== Written instruction ==
Begin with the first line of the listing and quote every line through the one containing "# on the floor"; give only those lines.
-=-=-=-=-
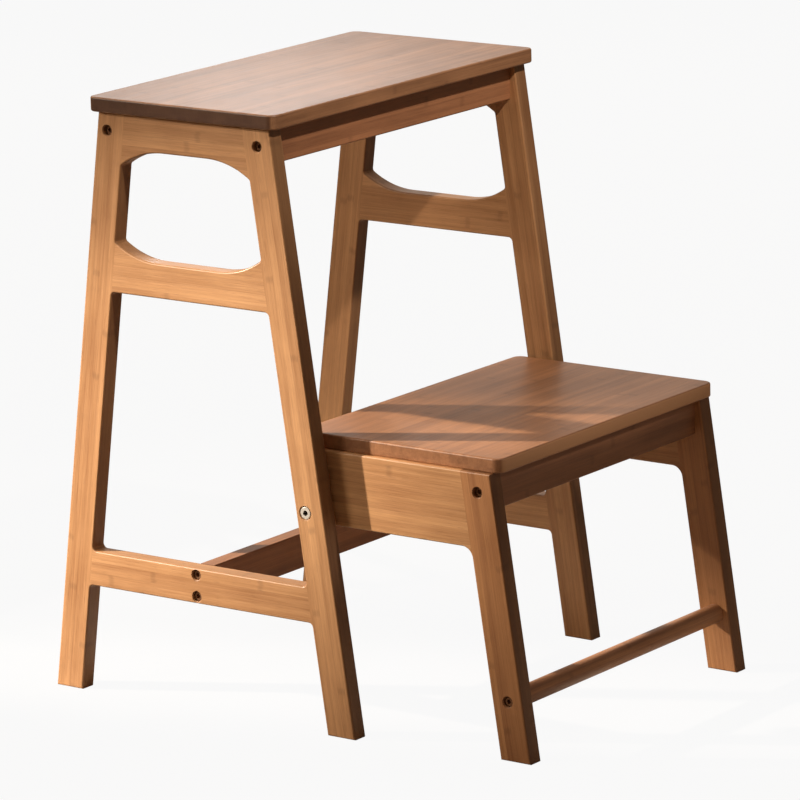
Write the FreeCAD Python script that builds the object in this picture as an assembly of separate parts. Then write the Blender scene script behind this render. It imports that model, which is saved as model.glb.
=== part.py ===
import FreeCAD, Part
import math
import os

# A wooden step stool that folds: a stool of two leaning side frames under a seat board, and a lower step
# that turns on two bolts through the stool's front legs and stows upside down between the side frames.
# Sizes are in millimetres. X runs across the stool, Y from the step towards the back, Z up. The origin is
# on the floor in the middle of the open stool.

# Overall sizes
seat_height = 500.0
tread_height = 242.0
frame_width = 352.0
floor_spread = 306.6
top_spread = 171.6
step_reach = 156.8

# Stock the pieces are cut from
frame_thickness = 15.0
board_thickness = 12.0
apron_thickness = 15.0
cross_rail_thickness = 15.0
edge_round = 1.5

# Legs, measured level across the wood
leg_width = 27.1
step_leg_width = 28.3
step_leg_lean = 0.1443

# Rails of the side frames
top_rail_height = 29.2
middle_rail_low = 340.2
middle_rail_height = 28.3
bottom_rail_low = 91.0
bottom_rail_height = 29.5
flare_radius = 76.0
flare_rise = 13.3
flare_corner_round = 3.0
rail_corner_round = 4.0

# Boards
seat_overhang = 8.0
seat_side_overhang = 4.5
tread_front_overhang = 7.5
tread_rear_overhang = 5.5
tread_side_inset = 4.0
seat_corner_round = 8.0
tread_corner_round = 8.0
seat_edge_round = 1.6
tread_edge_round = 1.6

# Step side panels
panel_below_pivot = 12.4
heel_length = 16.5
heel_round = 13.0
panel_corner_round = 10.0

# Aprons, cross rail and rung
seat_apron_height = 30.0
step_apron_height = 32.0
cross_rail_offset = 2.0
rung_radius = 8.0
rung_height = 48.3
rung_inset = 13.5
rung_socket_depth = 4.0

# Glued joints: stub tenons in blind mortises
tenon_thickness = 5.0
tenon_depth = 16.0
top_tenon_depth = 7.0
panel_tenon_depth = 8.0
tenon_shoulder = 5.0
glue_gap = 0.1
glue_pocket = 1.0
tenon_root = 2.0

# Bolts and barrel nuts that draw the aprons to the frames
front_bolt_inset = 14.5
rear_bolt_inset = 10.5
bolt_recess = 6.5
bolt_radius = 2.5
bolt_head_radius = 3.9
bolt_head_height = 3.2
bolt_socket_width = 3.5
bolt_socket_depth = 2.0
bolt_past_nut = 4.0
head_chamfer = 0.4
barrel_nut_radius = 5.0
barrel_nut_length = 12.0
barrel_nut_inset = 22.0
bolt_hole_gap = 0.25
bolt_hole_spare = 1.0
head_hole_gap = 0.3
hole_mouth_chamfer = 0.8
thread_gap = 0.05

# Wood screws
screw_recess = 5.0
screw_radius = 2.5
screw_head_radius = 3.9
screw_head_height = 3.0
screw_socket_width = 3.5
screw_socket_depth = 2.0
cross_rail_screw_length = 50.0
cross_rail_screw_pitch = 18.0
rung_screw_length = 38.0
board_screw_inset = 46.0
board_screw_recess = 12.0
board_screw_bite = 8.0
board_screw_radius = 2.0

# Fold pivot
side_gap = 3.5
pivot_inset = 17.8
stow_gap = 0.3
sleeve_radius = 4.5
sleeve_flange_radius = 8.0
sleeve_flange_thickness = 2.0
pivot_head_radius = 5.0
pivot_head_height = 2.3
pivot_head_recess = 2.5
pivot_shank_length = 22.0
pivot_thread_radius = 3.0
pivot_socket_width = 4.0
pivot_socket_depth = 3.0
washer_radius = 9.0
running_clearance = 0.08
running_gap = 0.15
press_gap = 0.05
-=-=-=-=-
== Task output ==
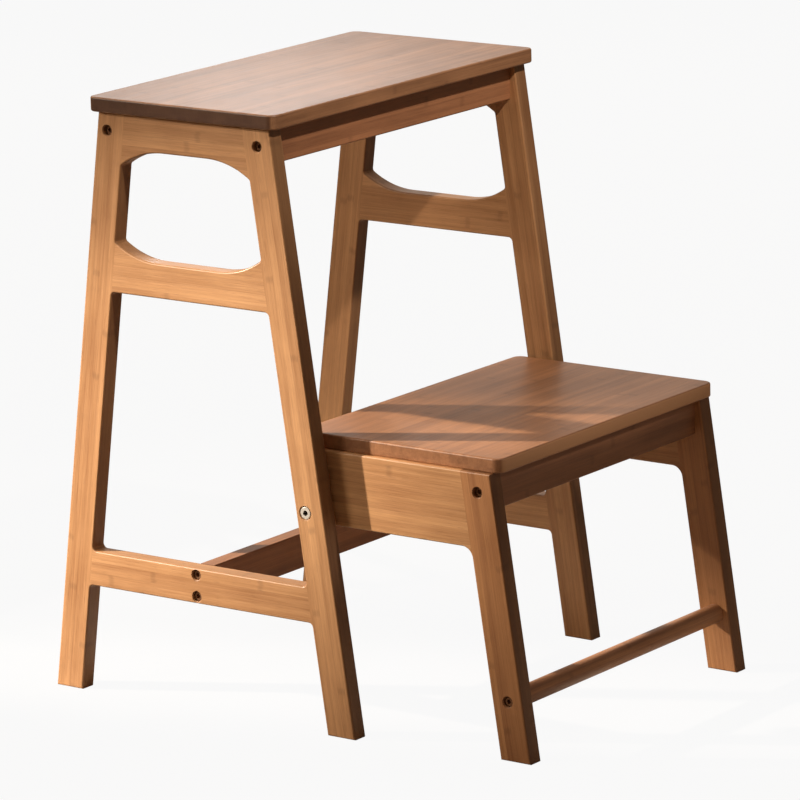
Write the FreeCAD Python script that builds the object in this picture as an assembly of separate parts. Then write the Blender scene script behind this render. It imports that model, which is saved as model.glb.
=== part.py ===
import FreeCAD, Part
import math
import os

# A wooden step stool that folds: a stool of two leaning side frames under a seat board, and a lower step
# that turns on two bolts through the stool's front legs and stows upside down between the side frames.
# Sizes are in millimetres. X runs across the stool, Y from the step towards the back, Z up. The origin is
# on the floor in the middle of the open stool.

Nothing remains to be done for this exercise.